You should not vaccinate a pregnant dog in most cases. Modified live vaccines, the most common type used in dogs, carry real risks to developing puppies, including fetal death and abortion. The safest approach is to make sure your dog is fully up to date on vaccines before she becomes pregnant, not during pregnancy.
Why Most Vaccines Are Dangerous During Pregnancy
The core vaccines your dog receives for distemper, parvovirus, and adenovirus are typically modified live vaccines. These contain weakened but still active forms of a virus that stimulate the immune system. In a non-pregnant dog, that’s perfectly safe. In a pregnant dog, those weakened viruses can cross the placenta and reach the developing puppies. Research has documented canine fatalities linked to modified live vaccines given during late pregnancy, with outcomes including abortion, stillbirth, and severe illness in newborns.
The risk isn’t limited to one stage of pregnancy. Modified live vaccines can cause problems at any point during gestation, but the danger is particularly acute in the later stages when fetal development is most active. This applies to injectable modified live vaccines across the board, not just one specific brand or formula.
The Exception: Inactivated Vaccines
Not all vaccines work the same way. Inactivated (killed) vaccines use a virus that has been completely deactivated, so it cannot replicate in the body. These carry a much better safety profile for pregnant dogs. One well-studied example is the inactivated canine herpesvirus vaccine, which has been shown to be safe for pregnant dogs with no adverse effects on reproductive performance. In studies, vaccinated mothers produced puppies with no cases of herpesvirus disease, and the vaccine did not interfere with fertility or pregnancy outcomes.

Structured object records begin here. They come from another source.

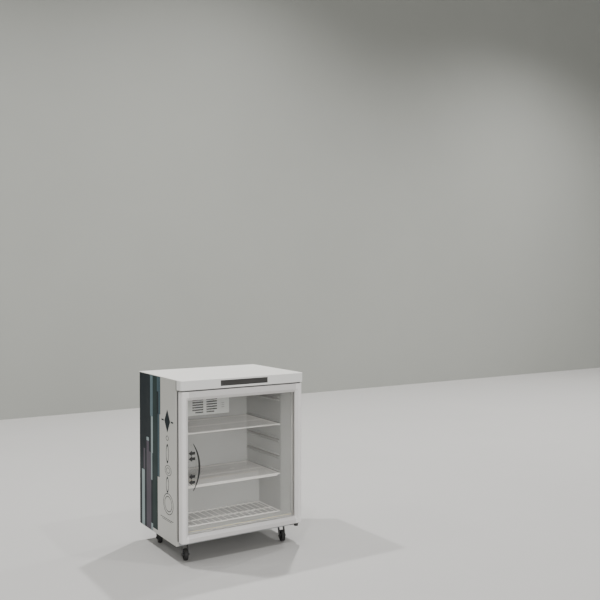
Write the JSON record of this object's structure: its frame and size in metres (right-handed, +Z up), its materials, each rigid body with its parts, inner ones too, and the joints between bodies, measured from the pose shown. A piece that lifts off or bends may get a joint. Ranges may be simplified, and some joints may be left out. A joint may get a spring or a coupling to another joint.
{
  "type": "glass door cabinet on castors",
  "caption": "Low cabinet on swivel castors with a right-hung double-glazed door, wire shelves, a fan and lamp inside, and a refrigeration compartment behind.",
  "frame": {"origin": "on the floor under the middle of the cabinet's overall box", "axes": "+X to the right seen from the front, +Y to the back, +Z up"},
  "size_m": [0.6, 0.455, 0.773],
  "materials": {
    "side_paint": "satin",
    "top_sheet": "satin",
    "fascia_plastic": "satin",
    "display_plastic": "gloss",
    "circuit_board": "satin",
    "liner_plastic": "satin",
    "foam": "matte",
    "zinc_sheet": "satin",
    "door_frame_plastic": "satin",
    "pane_glass": "gloss",
    "spacer_aluminium": "satin",
    "bead_plastic": "satin",
    "gasket_rubber": "matte",
    "bush_nylon": "satin",
    "shelf_coating": "satin",
    "fan_cover_plastic": "satin",
    "fan_plastic": "satin",
    "evaporator_aluminium": "satin",
    "lamp_plastic": "satin",
    "lamp_glass": "gloss",
    "compressor_paint": "gloss",
    "coil_paint": "matte",
    "grommet_rubber": "matte",
    "black_plastic": "satin",
    "copper": "satin",
    "drain_plastic": "satin",
    "hinge_paint": "satin",
    "pin_steel": "satin",
    "screw_steel": "satin",
    "bolt_steel": "satin",
    "castor_paint": "satin",
    "axle_steel": "satin",
    "wheel_rubber": "matte"
  },
  "bodies": {
    "cabinet": {"left_side_panel": "side_paint", "right_side_panel": "side_paint", "base_pan": "zinc_sheet", "rear_panel": "zinc_sheet", "compartment_cover": "zinc_sheet", "top_cover": "top_sheet", "front_fascia": "fascia_plastic", "display_window": "display_plastic", "control_board": "circuit_board", "inner_liner": "liner_plastic", "insulation_foam": "foam", "compartment_bulkhead": "zinc_sheet", "fan_cover": "fan_cover_plastic", "fan_frame": "fan_plastic", "evaporator_plate": "evaporator_aluminium", "lamp_holder": "lamp_plastic", "lamp_tube": "lamp_glass", "compressor_shell": "compressor_paint", "compressor_grommets": "grommet_rubber", "start_relay": "black_plastic", "condenser_coil": "coil_paint", "filter_drier": "copper", "discharge_pipe": "copper", "suction_pipe": "copper", "drain_tube": "drain_plastic", "drip_tray": "zinc_sheet", "power_inlet": "black_plastic", "upper_hinge_bracket": "hinge_paint", "lower_hinge_bracket": "hinge_paint", "hinge_pins": "pin_steel", "castor_plates": "castor_paint", "castor_bolts": "bolt_steel", "panel_screws": "screw_steel"},
    "door": {"left_stile": "door_frame_plastic", "right_stile": "door_frame_plastic", "top_rail": "door_frame_plastic", "bottom_rail": "door_frame_plastic", "front_pane": "pane_glass", "rear_pane": "pane_glass", "glazing_spacer": "spacer_aluminium", "glazing_beads": "bead_plastic", "door_gasket": "gasket_rubber", "door_bushes": "bush_nylon"},
    "upper_shelf_body": {"upper_shelf": "shelf_coating"},
    "lower_shelf_body": {"lower_shelf": "shelf_coating"},
    "floor_grille_body": {"floor_grille": "shelf_coating"},
    "fan": {"fan_rotor": "fan_plastic"},
    "castor_front_left": {"castor_fork_front_left": "castor_paint", "castor_axle_front_left": "axle_steel"},
    "wheel_front_left": {"castor_wheel_front_left": "wheel_rubber"},
    "castor_front_right": {"castor_fork_front_right": "castor_paint", "castor_axle_front_right": "axle_steel"},
    "wheel_front_right": {"castor_wheel_front_right": "wheel_rubber"},
    "castor_rear_left": {"castor_fork_rear_left": "castor_paint", "castor_axle_rear_left": "axle_steel"},
    "wheel_rear_left": {"castor_wheel_rear_left": "wheel_rubber"},
    "castor_rear_right": {"castor_fork_rear_right": "castor_paint", "castor_axle_rear_right": "axle_steel"},
    "wheel_rear_right": {"castor_wheel_rear_right": "wheel_rubber"}
  },
  "joints": [
    {"name": "door_hinge", "type": "hinge", "parent": "cabinet", "child": "door", "pos_m": [0.275, -0.2065, 0.41], "axis": [0, 0, 1], "range_deg": [0, 110]},
    {"name": "upper_shelf_slide", "type": "slide", "parent": "cabinet", "child": "upper_shelf_body", "axis": [0, -1, 0], "range_m": [0, 0.06]},
    {"name": "lower_shelf_slide", "type": "slide", "parent": "cabinet", "child": "lower_shelf_body", "axis": [0, -1, 0], "range_m": [0, 0.06]},
    {"name": "floor_grille_lift", "type": "slide", "parent": "cabinet", "child": "floor_grille_body", "axis": [0, 0, 1], "range_m": [0, 0.12]},
    {"name": "fan_spin", "type": "hinge", "parent": "cabinet", "child": "fan", "pos_m": [0, 0.1725, 0.623], "axis": [0, 1, 0], "continuous": true},
    {"name": "castor_swivel_front_left", "type": "hinge", "parent": "cabinet", "child": "castor_front_left", "pos_m": [-0.24, -0.1299, 0.07], "axis": [0, 0, 1], "continuous": true},
    {"name": "wheel_roll_front_left", "type": "hinge", "parent": "castor_front_left", "child": "wheel_front_left", "pos_m": [-0.24416, -0.14946, 0.025], "axis": [0.9781, -0.2079, 0], "continuous": true},
    {"name": "castor_swivel_front_right", "type": "hinge", "parent": "cabinet", "child": "castor_front_right", "pos_m": [0.24, -0.1299, 0.07], "axis": [0, 0, 1], "continuous": true},
    {"name": "wheel_roll_front_right", "type": "hinge", "parent": "castor_front_right", "child": "wheel_front_right", "pos_m": [0.23584, -0.14946, 0.025], "axis": [0.9781, -0.2079, 0], "continuous": true},
    {"name": "castor_swivel_rear_left", "type": "hinge", "parent": "cabinet", "child": "castor_rear_left", "pos_m": [-0.24, 0.1481, 0.07], "axis": [0, 0, 1], "continuous": true},
    {"name": "wheel_roll_rear_left", "type": "hinge", "parent": "castor_rear_left", "child": "wheel_rear_left", "pos_m": [-0.24416, 0.12854, 0.025], "axis": [0.9781, -0.2079, 0], "continuous": true},
    {"name": "castor_swivel_rear_right", "type": "hinge", "parent": "cabinet", "child": "castor_rear_right", "pos_m": [0.24, 0.1481, 0.07], "axis": [0, 0, 1], "continuous": true},
    {"name": "wheel_roll_rear_right", "type": "hinge", "parent": "castor_rear_right", "child": "wheel_rear_right", "pos_m": [0.23584, 0.12854, 0.025], "axis": [0.9781, -0.2079, 0], "continuous": true}
  ]
}
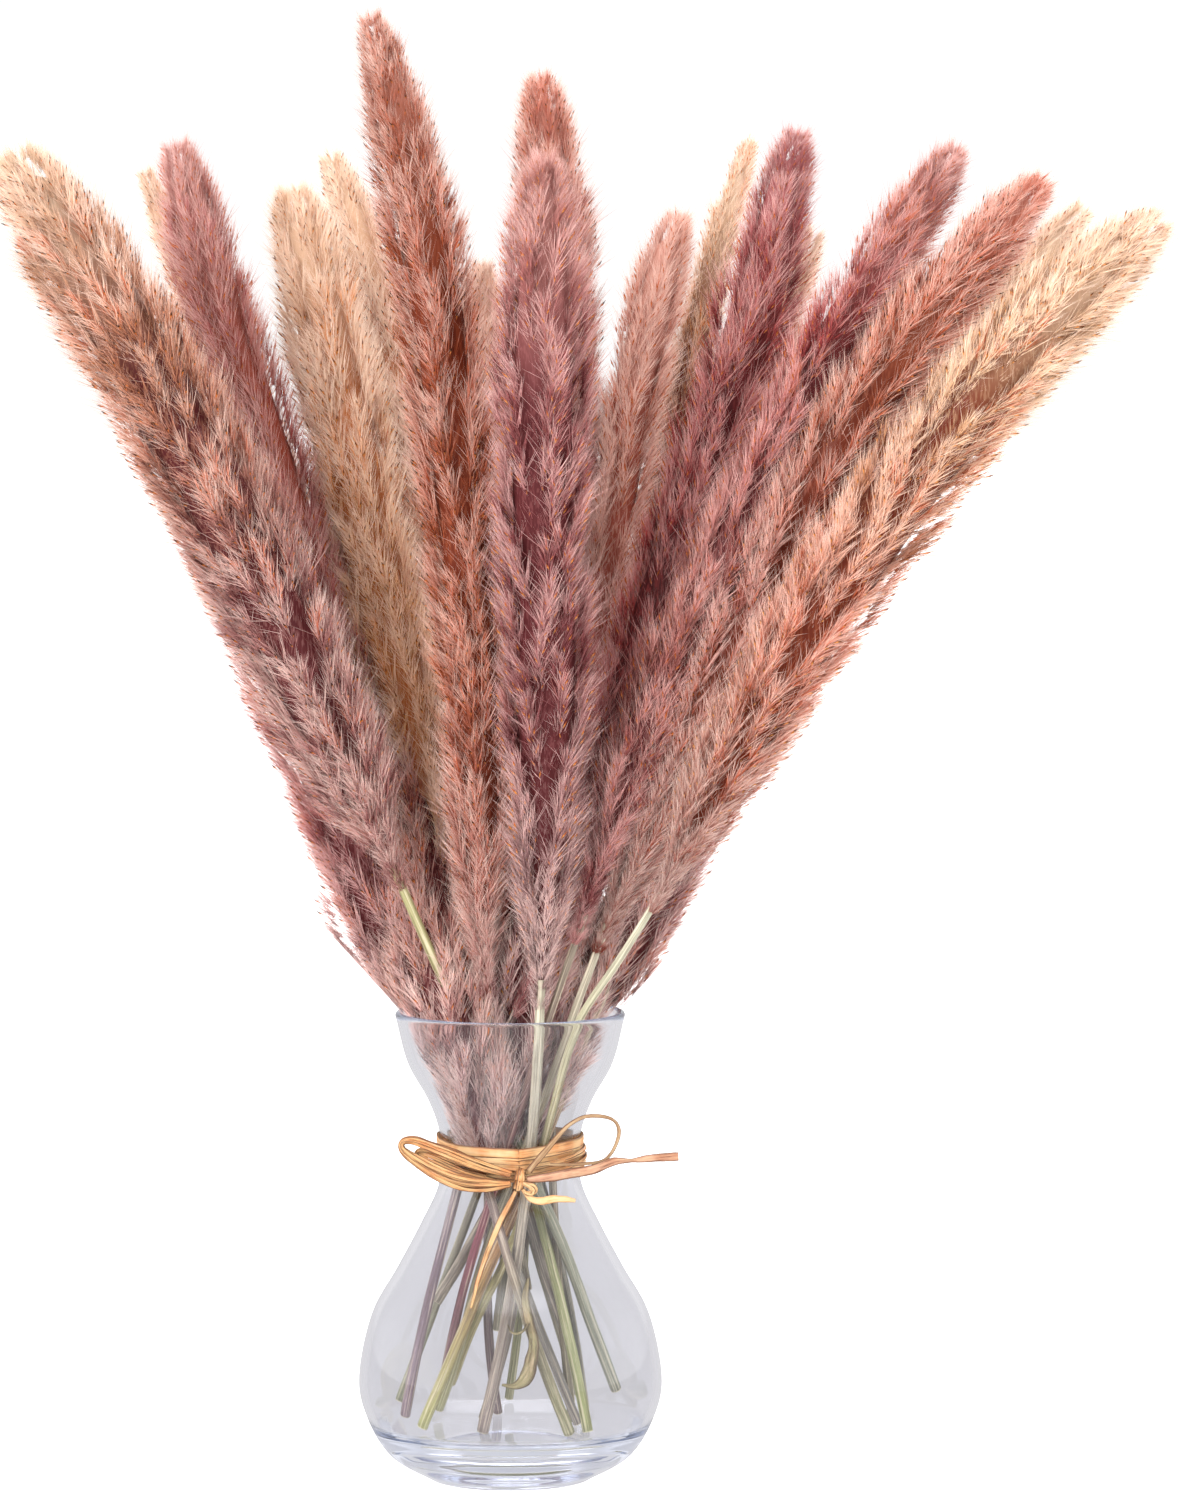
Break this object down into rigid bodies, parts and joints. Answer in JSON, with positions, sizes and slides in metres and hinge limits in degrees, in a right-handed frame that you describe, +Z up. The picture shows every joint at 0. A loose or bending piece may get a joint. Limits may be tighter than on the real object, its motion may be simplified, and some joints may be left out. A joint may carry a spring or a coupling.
{
  "type": "vase of dried pampas grass",
  "caption": "Clear glass bulb vase holding a fan of dried pampas reeds with soft feathery plumes in cream, rust and mauve, tied at the neck with a raffia bow.",
  "frame": {"origin": "centre of the vase's flat underside, on the surface it stands on", "axes": "+Z up along the vase's axis; the raffia knot and the front of the bunch face -Y; +X is to the right seen from the front"},
  "size_m": [0.3622, 0.1838, 0.4716],
  "materials": {
    "glass": "polished",
    "plume_cream": "matte",
    "plume_straw": "matte",
    "plume_mauve": "matte",
    "plume_rust": "matte",
    "plume_peach": "matte",
    "plume_rose": "matte",
    "plume_coral": "matte",
    "plume_gold": "matte",
    "plume_plum": "matte",
    "plume_tan": "matte",
    "stem_sage": "satin",
    "stem_lime": "satin",
    "stem_olive": "satin",
    "stem_taupe": "satin",
    "stem_purple": "satin",
    "raffia": "satin",
    "dry_leaf": "matte"
  },
  "bodies": {
    "root": {"vase": "glass", "stem_01": "stem_sage", "plume_01": "plume_cream", "stem_02": "stem_sage", "plume_02": "plume_straw", "stem_03": "stem_lime", "plume_03": "plume_mauve", "stem_04": "stem_taupe", "plume_04": "plume_cream", "stem_05": "stem_olive", "plume_05": "plume_straw", "stem_06": "stem_purple", "plume_06": "plume_rust", "stem_07": "stem_olive", "plume_07": "plume_peach", "stem_08": "stem_olive", "plume_08": "plume_rose", "stem_09": "stem_taupe", "plume_09": "plume_mauve", "stem_10": "stem_olive", "plume_10": "plume_coral", "stem_11": "stem_taupe", "plume_11": "plume_gold", "stem_12": "stem_purple", "plume_12": "plume_plum", "stem_13": "stem_olive", "plume_13": "plume_tan", "stem_14": "stem_purple", "plume_14": "plume_plum", "stem_15": "stem_sage", "plume_15": "plume_rust", "stem_16": "stem_lime", "plume_16": "plume_tan", "stem_17": "stem_lime", "plume_17": "plume_peach", "stem_18": "stem_taupe", "plume_18": "plume_rose", "stem_19": "stem_taupe", "plume_19": "plume_rust", "stem_20": "stem_olive", "plume_20": "plume_mauve", "stem_21": "stem_olive", "plume_21": "plume_mauve", "raffia_wrap_upper": "raffia", "raffia_wrap_middle": "raffia", "raffia_wrap_lower": "raffia", "raffia_knot": "raffia", "raffia_loop_left": "raffia", "raffia_loop_left_back": "raffia", "raffia_loop_right": "raffia", "raffia_tail_right": "raffia", "raffia_tail_short": "raffia", "raffia_tail_front": "raffia", "dry_leaf": "dry_leaf"}
  },
  "joints": []
}
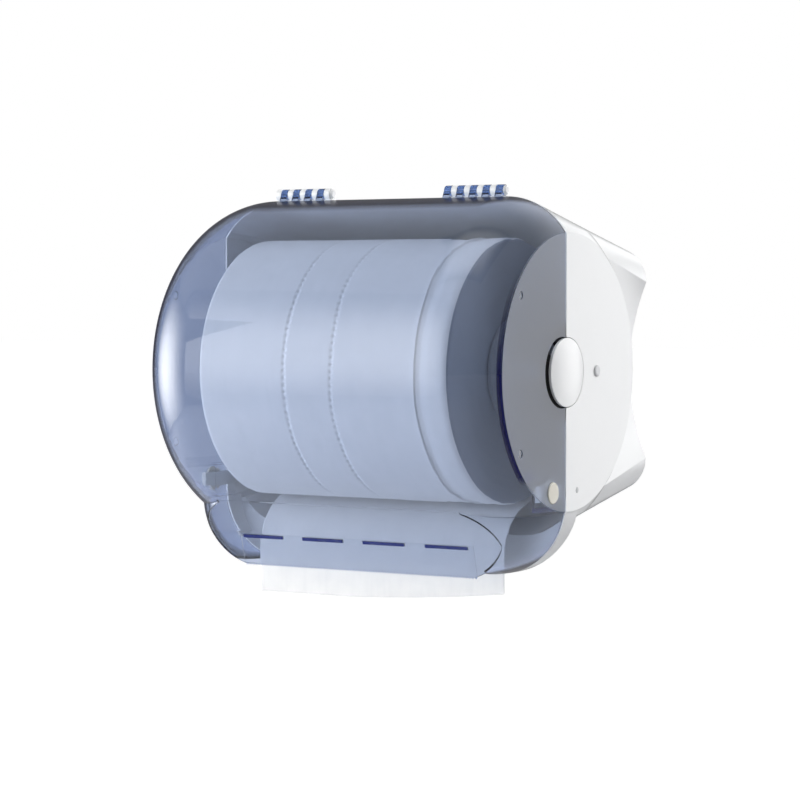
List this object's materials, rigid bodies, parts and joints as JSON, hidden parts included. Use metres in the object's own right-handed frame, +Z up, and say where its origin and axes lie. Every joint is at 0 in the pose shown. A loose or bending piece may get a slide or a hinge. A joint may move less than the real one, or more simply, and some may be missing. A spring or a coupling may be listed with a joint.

However, just because a vaccine is inactivated doesn’t mean you should give it without veterinary guidance. The decision depends on the specific disease risk your dog faces and whether the benefits outweigh any potential stress to the pregnancy.
Non-Core Vaccines to Avoid
Non-core vaccines like Bordetella (kennel cough) and leptospirosis are generally not recommended during pregnancy. The American Kennel Club notes that veterinarians typically advise against Bordetella vaccination in pregnant dogs. The same caution applies to other non-core vaccines. If your dog is pregnant, these are easy to skip unless she faces a specific, immediate exposure risk that your vet identifies.
The Best Strategy: Vaccinate Before Breeding
The simplest way to protect both your dog and her future puppies is to ensure she’s current on all core vaccines before she becomes pregnant. According to the World Small Animal Veterinary Association (WSAVA), breeding dogs should be kept up to date on core vaccines, but there’s no need to give additional boosters right before pregnancy. A dog on a standard vaccination schedule, with core vaccines given every three years, will have strong enough immunity to protect herself and pass protective antibodies to her puppies through her milk.
If your dog is due for vaccines and you’re planning to breed her, get the vaccines done at least two to four weeks before her heat cycle. This gives her immune system time to build a full response without any risk to a pregnancy that hasn’t started yet.
How Maternal Antibodies Protect Puppies
One of the biggest reasons to vaccinate before pregnancy is what happens after birth. A well-vaccinated mother produces colostrum, the thick first milk, loaded with protective antibodies called immunoglobulins. These antibodies are the only immune defense newborn puppies have for their first weeks of life.
The timing of nursing matters more than the concentration of antibodies in the milk. Colostrum quality drops fast: antibody levels fall by about 60% within the first 4 to 24 hours after birth. On the puppy’s side, their gut can absorb about 40% of ingested antibodies right at birth, but that drops to 20% by four hours old and just 9% by twelve hours. After 12 to 16 hours of life, puppies lose the ability to absorb antibodies through their intestines entirely.
This means the first feeding is critical. Puppies that nurse within the first few hours get dramatically better immune protection than those who wait. A mother who was properly vaccinated before pregnancy gives her puppies the best possible start, producing colostrum with high antibody levels right when her puppies can actually absorb them.
What If Your Dog Is Already Pregnant and Overdue for Vaccines?
If your dog is already pregnant and her vaccines have lapsed, the safest course is to wait. Most healthy adult dogs retain meaningful immunity from previous vaccinations well beyond the labeled booster date. The risk of giving a modified live vaccine during pregnancy is concrete and well-documented, while the risk of a previously vaccinated dog encountering disease during a single pregnancy is relatively low, especially if she’s kept away from unfamiliar dogs, boarding facilities, and high-traffic dog areas.
Once she has whelped and finished nursing, you can bring her vaccines back up to date. Her puppies will begin their own vaccination series starting around six to eight weeks of age, which will build their independent immunity as the maternal antibodies they received from colostrum naturally fade.